Unlike other variable costs like labor or materials, for most processors the only visibility they have into their power usage is when they tear open the monthly utility bill. Add a shift, and you’re going to notice more people on the shop floor. Run more material, and expect to see more railcars or gaylords coming through the plant.
But use more energy in a given month, and unless you’re keen enough to hear additional motors kicking in, you’ll be none the wiser until you pay the power company.
That was Automation Plastics Corp.’s relationship with its power usage until it contracted with energy-intelligence software and services provider EnerNOC of Boston, Mass. Based outside Cleveland in Aurora, Ohio, Automation Plastics serves a variety of industries as a custom molder, with runs ranging from small, high-cavitation components for aerosol containers to large, thick-walled components for the natural-gas industry.
Operating 33 machines ranging in clamp force from 38 to 500 tons, Automation Plastics’ 50,500-sq-ft operation is big enough to make keeping tabs manually on energy usage difficult, but small enough to feel the impact of any wasted power.
EnerNOC’s service involves installing a pulse meter that takes readings directly off the facility’s main power meter. These readings are then sent via a cellular connection to EnerNOC’s cloud-based software, which interprets the data and allows users like Automation to assess usage and set alarms in real time. That immediacy has an obvious benefit, according to Jerome Smith, Automation’s sales and engineering manager.
“You get that information nearly real time,” Smith says, “not when you get the next bill. Otherwise, it’s 30 days later and you realize, ‘Hey, we used 10% more energy this month, and we ran fewer machines—what happened?’ This way, you can find out in real time when it’s going on and maybe nip it in the bud.”
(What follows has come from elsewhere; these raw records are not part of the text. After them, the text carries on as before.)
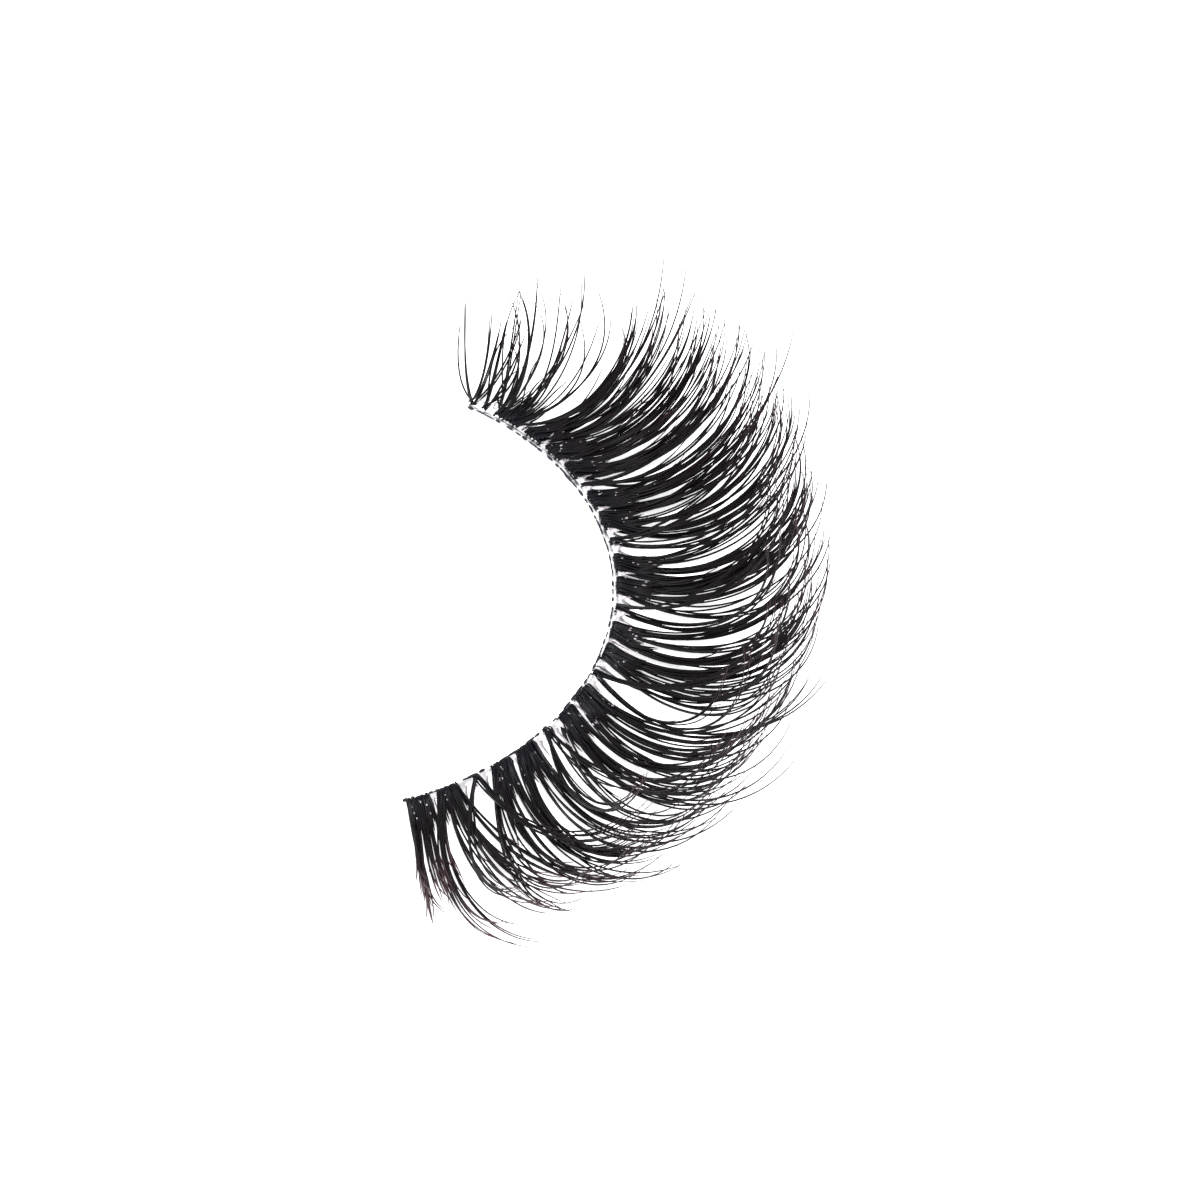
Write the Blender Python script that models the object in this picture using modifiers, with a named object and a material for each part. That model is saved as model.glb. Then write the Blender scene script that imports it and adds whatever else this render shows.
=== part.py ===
"""False eyelash strip, resting curl upward on the bellies of its lashes.

A clear ribbon bent to an arc carries the lashes. Sixteen wide clusters stand side by side along it,
with a narrow tuft after most pairs and a few wisps at the inner corner. Every lash leaves the band
outward and a little down, then curls up. The outer corner of the eye is at -Y, the inner corner at
+Y, and the arc bulges toward +X. The origin is under the middle of the whole strip, on the surface
that it rests on.
"""
import math

import bmesh
import bpy
import numpy as np
from mathutils import Matrix

COLLECTION_NAME = "false_eyelash_strip"

# Clear band
BAND_LENGTH = 0.0335
BAND_RADIUS = 0.0148
BAND_WIDTH = 0.00034
BAND_THICKNESS = 0.0003
BAND_STEPS = 48

# Roots, which lie across the band's top and are gathered just outside its edge
FOOT_THICKNESS = 0.00025
FOOT_SETBACK = 0.00008
FOOT_GAP = 0.00008
EDGE_GAP = 0.00008
GATHER_LENGTH = 0.0013
GATHER_FLARE = 0.00014
GATHER_SWELL = 0.00006
ROOT_COVER = 0.00005

# Lashes
LONGEST_LASH = 0.0175
BELLY_DROP = 0.00075
LOCK_RADIUS = 0.000105
TIP_RADIUS = 0.00003
LOCK_POINTS = 10
TUFT_LOCK_RADIUS = 0.00009
WISP_RADIUS = 0.00006

# Widths of the roots, and the bare slots between them
CLUSTER_WIDTH = 0.00115
CORNER_CLUSTER_WIDTH = 0.00155
TUFT_WIDTH = 0.00042
HALF_TUFT_WIDTH = 0.0003
WISP_WIDTH = 0.00036

# Order of the pieces from the outer corner to the inner one
ORDER = "CCTCCTCCTCCTCCTCCtCCCDtW"
SLOTS = {"C": 1.0, "D": 1.35, "T": 0.98, "t": 0.5, "W": 0.4}
ROOT_WIDTHS = {
    "C": CLUSTER_WIDTH,
    "D": CORNER_CLUSTER_WIDTH,
    "T": TUFT_WIDTH,
    "t": HALF_TUFT_WIDTH,
    "W": WISP_WIDTH,
}

# How the lashes stand along the band. Columns: place as a share of the band's length, lash length as
# a share of LONGEST_LASH, lean of the roots off the band's outward direction, sweep from there to
# the tips, curl, the slope of the tips, and spread, by which a piece's fans are multiplied. Angles
# are in degrees, and leans and sweeps turn toward the inner corner.
STATIONS = (
    (0.02, 0.51, -12, 2, 26, 0.3),
    (0.07, 0.76, -20, 34, 40, 1.8),
    (0.15, 0.90, -30, 46, 56, 1.0),
    (0.22, 0.95, -30, 48, 66, 1.0),
    (0.30, 0.96, -26, 38, 76, 1.0),
    (0.42, 0.93, -15, 24, 98, 1.0),
    (0.55, 0.85, -6, 18, 102, 1.0),
    (0.65, 0.81, -6, 15, 98, 1.0),
    (0.75, 0.80, -9, 15, 92, 1.0),
    (0.83, 0.70, -11, 14, 87, 1.0),
    (0.875, 0.58, -12, 12, 84, 1.3),
    (0.92, 0.45, -6, 8, 80, 1.0),
    (0.96, 0.40, 8, 8, 76, 0.8),
    (1.00, 0.29, 32, -20, 72, 1.0),
)

# Locks of each kind of piece. Columns: side of the root from -1 to 1, fan in degrees beside the
# piece's own lean, length as a share of the station's, curl in degrees beside the station's, and
# drop as a share of BELLY_DROP. A cluster's rows run from its twin's side to its open side.
LOCKS = {
    "C": (
        (-1.0, -2.0, 0.90, 2, 0.70),
        (-0.6, -1.0, 0.97, -4, 1.00),
        (-0.2, 0.5, 1.00, 5, 0.60),
        (0.2, 2.5, 0.95, -2, 1.00),
        (0.6, 5.0, 1.00, 4, 0.55),
        (1.0, 8.0, 0.93, -3, 1.00),
    ),
    "D": (
        (-1.0, -8.0, 1.00, 4, 0.50),
        (-0.6, -2.0, 1.06, 2, 0.40),
        (-0.2, 4.0, 0.98, 6, 0.45),
        (0.2, 11.0, 1.06, 0, 0.35),
        (0.6, 18.0, 0.98, 4, 0.30),
        (1.0, 26.0, 1.04, 2, 0.25),
    ),
    "T": (
        (-0.7, -15.0, 0.94, 3, 0.16),
        (0.7, 14.0, 0.90, 8, 0.12),
    ),
    "t": (
        (-0.5, -10.0, 0.80, 4, 0.15),
        (0.5, 8.0, 0.86, 6, 0.12),
    ),
    "W": (
        (-1.0, -20.0, 0.96, 2, 0.20),
        (-0.3, -7.0, 0.94, 4, 0.12),
        (0.3, 0.0, 1.00, 8, 0.12),
        (1.0, 15.0, 1.02, 4, 0.12),
    ),
}
LOCK_RADII = {
    "C": LOCK_RADIUS,
    "D": TUFT_LOCK_RADIUS,
    "T": TUFT_LOCK_RADIUS,
    "t": TUFT_LOCK_RADIUS,
    "W": WISP_RADIUS,
}
NODE_NAMES = {
    "C": "lash_cluster",
    "D": "lash_cluster",
    "T": "lash_tuft",
    "t": "lash_tuft",
    "W": "inner_corner_wisps",
}

# Places worked out from the sizes
BAND_ARC = BAND_LENGTH / BAND_RADIUS
ROOT_HEIGHT = BELLY_DROP + LOCK_RADIUS
BAND_TOP = ROOT_HEIGHT - FOOT_THICKNESS / 2 - FOOT_GAP
ROOT_RADIUS = BAND_RADIUS + BAND_WIDTH / 2 + EDGE_GAP


def clear_scene():
    for item in list(bpy.data.objects):
        bpy.data.objects.remove(item, do_unlink=True)


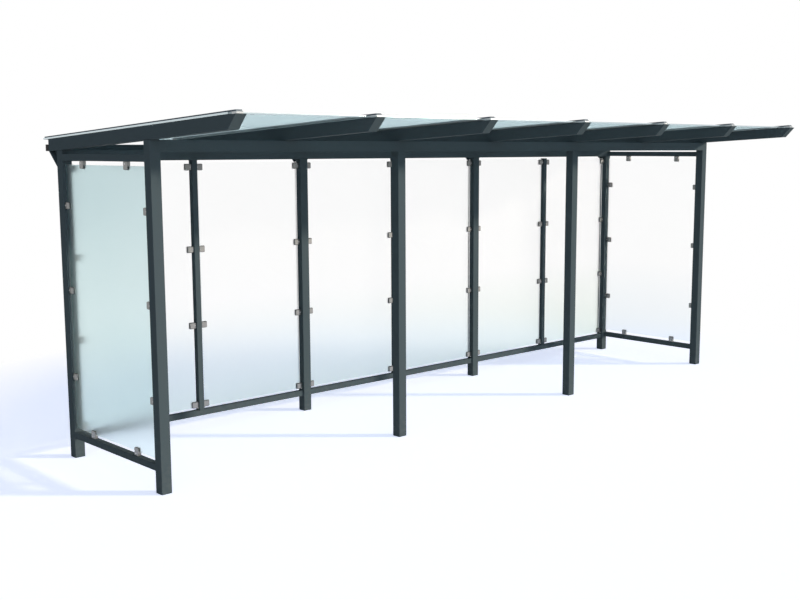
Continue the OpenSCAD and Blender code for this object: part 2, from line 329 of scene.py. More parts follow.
@dataclass
class SharedEffects:
    """Node groups that more than one finish uses, each built once."""

    cloud_scale: float = 2.3
    cloud_octaves: float = 4.0
    cloud_range: Range = (0.35, 0.7)
    tint_share: float = 0.35
    grain_octaves: float = 2.0
    streak_octaves: float = 3.0
    streak_shadow: Colour = (0.02, 0.02, 0.02)
    speckle_scale: float = 28.0
    speckle_octaves: float = 6.0
    speckle_range: Range = (0.42, 0.72)
    coat: bpy.types.NodeTree = field(init=False)
    streaks: bpy.types.NodeTree = field(init=False)
    splash: bpy.types.NodeTree = field(init=False)

    def __post_init__(self) -> None:
        """Builds the groups."""
        self.coat = self._coat()
        self.streaks = self._streaks()
        self.splash = self._splash()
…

For Chris Miller, manufacturing engineer at Automation Plastics, a deeper dive into EnerNOC’s readings has become part of his regular routine. “I’ve got it on my calendar on Outlook to go in every Monday, and just kind of review,” Miller says, noting that alerts are sent for anything requiring immediate attention. “I can see if there’s any funny stuff going on or if things seem pretty normal.”
After several years of accessing EnerNOC’s data, Automation has used the insights it offered into its power usage to revamp its machine fleet. In particular, seeing the energy usage of all-electric and hybrid machines vs. hydraulics has created “a huge incentive to replace our equipment and update our facility,” Miller notes. The firm has replaced hydraulic machines with all-electrics and hybrids.
“We’re using less energy, we’re running more production and we’ve got more going on than we did five or six years ago,” Miller says, “and we’re still paying the same amount of money for our electric bill.”
In terms of operations, Miller notes that EnerNOC has made Automation Plastics much more vigilant in its shutdown procedures now that it can see, for instance, the effect of leaving a blower on over the weekend. From a management perspective, it has made energy usage more palpable to the molder.
“One thing EnerNOC does do is make you a lot more analytical about how your plant is running,” Miller says. “You learn what’s going on.”